I admire Mandi’s work ethic and sense of fairness and justice. She wrote bylaws protecting workers from wage theft and is working with me to create an inclusive engagement process with the team at UMass to ensure that we hear the underrepresented voices. There’s a reason she has cosponsored bylaws with ten councilors—she is approachable, reliable, and has great legal knowledge!
As Vice Chair of the Council, Evan Ross is also on CRC. He played a lead role in crafting a Comprehensive Housing Policy, focusing on affordable housing and home ownership. As a renter, he has been a strong advocate for renters and for making changes in our zoning bylaws to make housing affordable for young professionals and families. Zoning is a complex and nuanced issue. In my experience, no one understands zoning as well as he does. I’ve learned a lot from him. We may not always agree but that’s OK, and in fact it ensures that we’re looking at issues from diverse lenses. We need more young, thoughtful and hard-working Town Councilors.
Andy Steinberg is the chair of the Finance Committee and one of the most informed and kindest people I know. His entire career has been dedicated to public service. After graduating from law school, he worked in the field of civil legal aid, providing aid to poor people, the elderly, and the disabled.
Andy’s been in local government since 1996 and is the most knowledgeable Councilor about town finances and budgets. Moving forward, we’re looking to invest in our new community responders’ program, address systemic harm to Black residents, our four capital projects, and climate action goals. We need the unique strengths that Andy brings that combine financial expertise and empathy.
I’ve worked with George Ryan in his capacity as the chair of the Governance, Organization, and Legislation Committee (GOL). He’s always supporting his colleagues’ work through resolutions and bylaws. I respect most his commitment to affordable housing, which is a Town Council priority. George’s commitment was tested when we voted on the Valley CDC’s proposal for 28 affordable units in his district. Many of his neighbors were against it and his fellow district Councilor abstained from that controversial vote. George voted in favor of affordable housing despite the high probability of losing neighborhood votes because he believed in this project and Valley CDC, which he knows from his work on the board of Habitat for Humanity. George had the courage and integrity to stand up for what he believes is right for the underrepresented in our town.
Reading this post may not change your mind about these councilors. If you already appreciate Mandi Jo’s, Evan’s, Andy’s and George’s hard work on Town Council, you’ll continue to like them, even though you may disagree with them at times. If you don’t like them, then you’ll continue to feel that way, regardless of their support of issues that you also care about. But don’t believe me. Get to know them for yourself!
Beyond correcting the record about my colleagues, I want to invite us all to do a better job of getting to know each other as human beings and not just through the lens that divides us and filters all we see and hear based on what we already believe about people.

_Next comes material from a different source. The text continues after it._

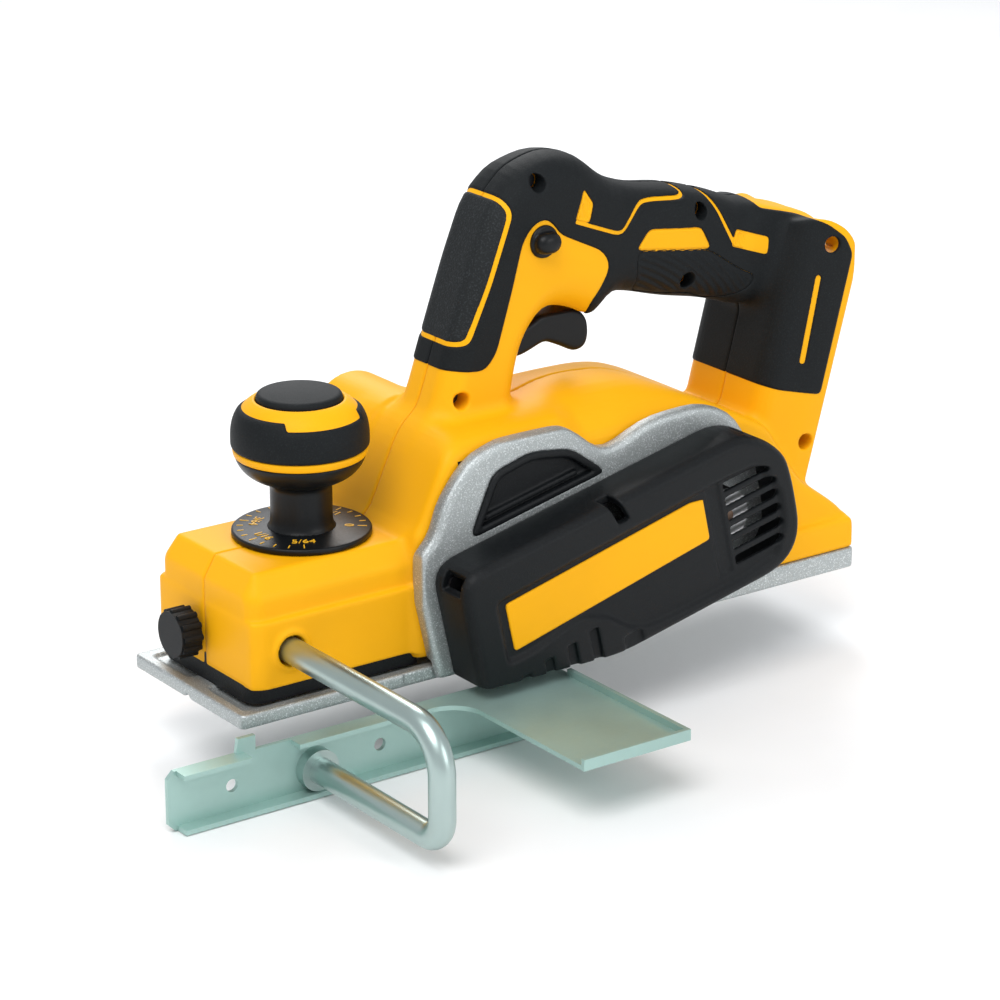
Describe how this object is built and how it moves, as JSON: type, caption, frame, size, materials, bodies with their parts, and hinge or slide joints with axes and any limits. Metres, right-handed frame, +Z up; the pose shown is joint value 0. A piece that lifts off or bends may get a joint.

Zoom and social media have made it easier for us to dehumanize and say what we want without realizing the impact of our words on others and the stress and trauma that others might be experiencing. We need to stop doing that. If we’re going to solve the big problems that lie before us — systemic racism, climate change, unaffordable housing, high property taxes, homelessness and our dysfunctional schools and library buildings — then people with different viewpoints and experiences need to feel safe and know that their questions, ideas, and perspectives will not be attacked or quoted out of context.
The only way that I know to disrupt our assumptions about others is by getting to know them.
I’ll end with an invitation for all to reach out to at least one person who we disagree with and go for a walk or coffee/tea and get to know them as a human being.